Well if it happens again why don't you use ps or strace to see what it's doing.
Comment by joey Mon Jul 4 18:58:46 2011

I've also seen this apparent hang during upgrade to v3. A few more details:

The annex in question has just under 18k files (and hence that many log files), which can slow down directory operations when they're all in the same place (like, for example, .git/annex/journal).

git-annex uses virtually no CPU time and disk IO when it's hanging like this; the first time it happened, 'ps' showed three defunct git processes, with two "git-annex" processes and three "git" procs:

  • git --git-dir=/mnt/annex/.git --work-tree=/mnt/annex cat-file --batch
  • git --git-dir=/mnt/annex/.git --work-tree=/mnt/annex hash-object -w --stdin-paths
  • git --git-dir=/mnt/annex/.git --work-tree=/mnt/annex update-index -z --index-info

I Ctrl+C'd that and tried again, but it hung again -- this time without the defunct gits.
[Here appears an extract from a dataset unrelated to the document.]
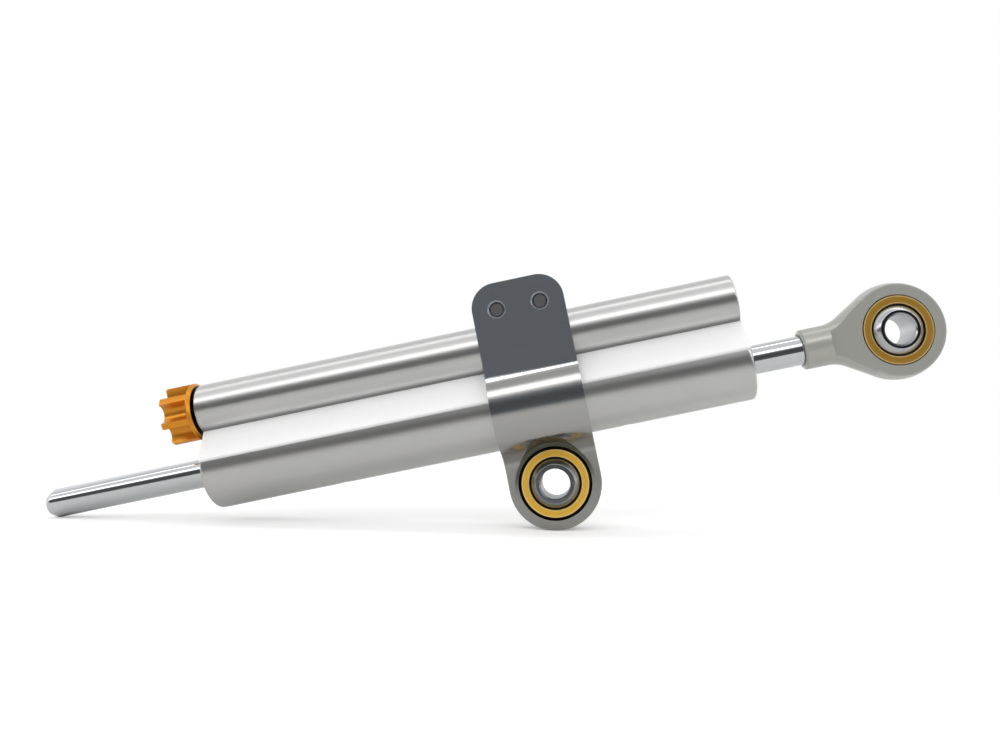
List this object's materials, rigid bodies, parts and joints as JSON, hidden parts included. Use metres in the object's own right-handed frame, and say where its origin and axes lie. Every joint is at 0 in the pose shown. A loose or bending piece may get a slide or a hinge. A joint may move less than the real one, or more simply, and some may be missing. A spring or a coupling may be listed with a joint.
{
  "type": "motorcycle steering damper",
  "caption": "Linear through-rod steering damper: oil cylinder with a valve tube above it, lobed adjuster knob, clamp with a spherical bearing, and a rod that ends in a bearing eye.",
  "frame": {"origin": "centre of the clamp's spherical bearing", "axes": "+X along the piston rod towards its eye, +Y along the clamp bearing's bore away from the viewer, +Z from the bearing up to the valve tube"},
  "size_m": [0.2519, 0.0276, 0.0683],
  "materials": {
    "body_aluminium": "satin turned tubes, rough blasted web between them",
    "clamp_aluminium": "polished",
    "dark_steel": "blackened",
    "clamp_race_gold": "smooth gold-coloured race",
    "eye_race_gold": "smooth bronze-gold race",
    "ball_chrome": "polished ball",
    "head_aluminium": "turned",
    "bush_bronze": "bronze-backed",
    "seal_rubber": "moulded",
    "clip_steel": "phosphated spring steel",
    "plug_steel": "ground",
    "rod_chrome": "ground and chromed",
    "piston_bronze": "turned",
    "ring_ptfe": "bronze-filled",
    "rod_end_grey": "matte grey anodised",
    "knob_gold": "gold-orange anodised",
    "spindle_steel": "turned",
    "spring_steel": "drawn wire"
  },
  "bodies": {
    "root": {"damper_body": "body_aluminium", "mounting_clamp": "clamp_aluminium", "clamp_screws": "dark_steel", "clamp_bearing_race": "clamp_race_gold", "left_seal_head": "head_aluminium", "right_seal_head": "head_aluminium", "guide_bushes": "bush_bronze", "rod_seals": "seal_rubber", "wiper_seals": "seal_rubber", "head_seal_rings": "seal_rubber", "head_circlips": "clip_steel", "passage_plugs": "plug_steel", "valve_housing": "head_aluminium", "housing_seal_ring": "seal_rubber", "needle_guide": "bush_bronze", "guide_circlip": "clip_steel", "valve_seat": "bush_bronze", "detent_ball": "plug_steel", "detent_spring": "spring_steel", "reservoir_spring": "spring_steel", "end_plug": "head_aluminium", "plug_seal_ring": "seal_rubber"},
    "rod": {"piston_rod": "rod_chrome", "piston": "piston_bronze", "piston_ring": "ring_ptfe", "piston_circlips": "clip_steel", "rod_end": "rod_end_grey", "rod_end_race": "eye_race_gold"},
    "adjuster": {"adjuster_knob": "knob_gold", "knob_screw": "dark_steel", "adjuster_spindle": "spindle_steel", "spindle_seal_ring": "seal_rubber"},
    "needle": {"metering_needle": "head_aluminium"},
    "clamp_ball": {"clamp_ball": "ball_chrome"},
    "rod_end_ball": {"rod_end_ball": "ball_chrome"},
    "divider": {"divider_piston": "head_aluminium", "divider_seal_ring": "seal_rubber"}
  },
  "joints": [
    {"name": "rod_slide", "type": "slide", "parent": "root", "child": "rod", "axis": [1, 0, 0], "range_m": [-0.014, 0.046]},
    {"name": "rod_end_swivel", "type": "hinge", "parent": "rod", "child": "rod_end_ball", "pos_m": [0.0982, 0, 0.0218], "axis": [0, 0, 1], "range_deg": [-14, 14]},
    {"name": "clamp_swivel", "type": "hinge", "parent": "root", "child": "clamp_ball", "pos_m": [0, 0, 0], "axis": [1, 0, 0], "range_deg": [-14, 14]},
    {"name": "knob_turn", "type": "hinge", "parent": "root", "child": "adjuster", "pos_m": [-0.09385, 0, 0.0389], "axis": [1, 0, 0], "range_deg": [-360, 360]},
    {"name": "needle_slide", "type": "slide", "parent": "root", "child": "needle", "axis": [1, 0, 0], "range_m": [-0.00071, 0.00071]},
    {"name": "divider_slide", "type": "slide", "parent": "root", "child": "divider", "axis": [1, 0, 0], "range_m": [-0.003, 0.003], "stiffness_N_per_m": 6600, "deforming": ["reservoir_spring"]}
  ],
  "couplings": [
    {"joint": "needle_slide", "follows": "knob_turn", "m_per_rad": 0.00011141}
  ]
}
An strace of the process and its children at the time of hang can be found at http://pastebin.com/4kNh4zEJ . It showed somewhat weird behaviour: When I attached with strace, it would scroll through a whole bunch of syscalls making up the open-fstat-read-close-write loop on .git/annex/journal files, but then would block on a write (sorry, don't have that in my scrollback any more so can't give more details) until I Ctrl+C'd strace; when attaching again, it would again scroll through the syscalls for a second or so and then hang with no output.

Ultimately I detached/reattached with strace about two dozen times and that caused it (?) to finish the upgrade; not really sure how to explain it, but it seems like too much of a timing coincidence.

Comment by pavel Tue Jul 5 11:54:19 2011

I've seen this kind of piping stall that is unblocked by strace before. It can vary with versions of GHC, so it would be good to know what version built git-annex (and on what OS version). I filed a bug report upstream before at http://bugs.debian.org/624389.

I really need a full strace -f from the top, or at least a complete strace -o log of git-annex from one hang through to another hang. The strace you pastebinned does not seem complete. If I can work out which specific git command is being written to when it hangs I can lift the writing out into a separate thread or process to fix it.

@pavel, you mentioned three defunct git processes, and then showed ps output for 3 git processes. Were there 6 git processes in total? And then when you ran it again you said there were no defunct gits -- where the other 3 git processes running once again?

As best I can make out from the (apparently) running git processes, it seems like the journal files for the upgrade had all been written, and the hang occurred when staging them all into the index in preparation for a commit. I have committed a change that lifts the code that does that write out into a new process, which, if I am guessing right on the limited info I have, will avoid the hang.

However, since I can't reproduce it, even when I put 200 thousand files in the journal and have git-annex process them, I can't be sure.

Comment by joey Tue Jul 5 13:31:22 2011
I've managed to reproduce this and confirmed my fix works.
Comment by joey Tue Jul 5 14:37:21 2011
By the way, the original bug reporter mentioned deleting .git/annex/journal. This is not recommended, and doing it during an upgrade can result in git-annex losing location tracking information. You should probably run git annex fsck or reset to the old git tree (and git config annex.version 2) and upgrade again.
Comment by joey Tue Jul 5 15:06:48 2011

Ah, great, thanks very much for the quick fix!

Yes, when I mentioned three defunct git processes, there were three processes shown as "git [defunct]", plus the three git processes I listed, plus two "git-annex" processes. Upon cancel/resume, there were no defunct git processes when I checked, but by the time I found the bug report on the forum and commented I'd already successfully upgraded by annex (by repeatedly attaching strace) and couldn't really easily get at either additional 'ps' info or a fuller strace than what I posted (that was just the log from one of the attach/detach cycles), so it's a relief you managed to pinpoint the problem.

Comment by pavel Wed Jul 6 04:14:26 2011
Comments on this page are closed.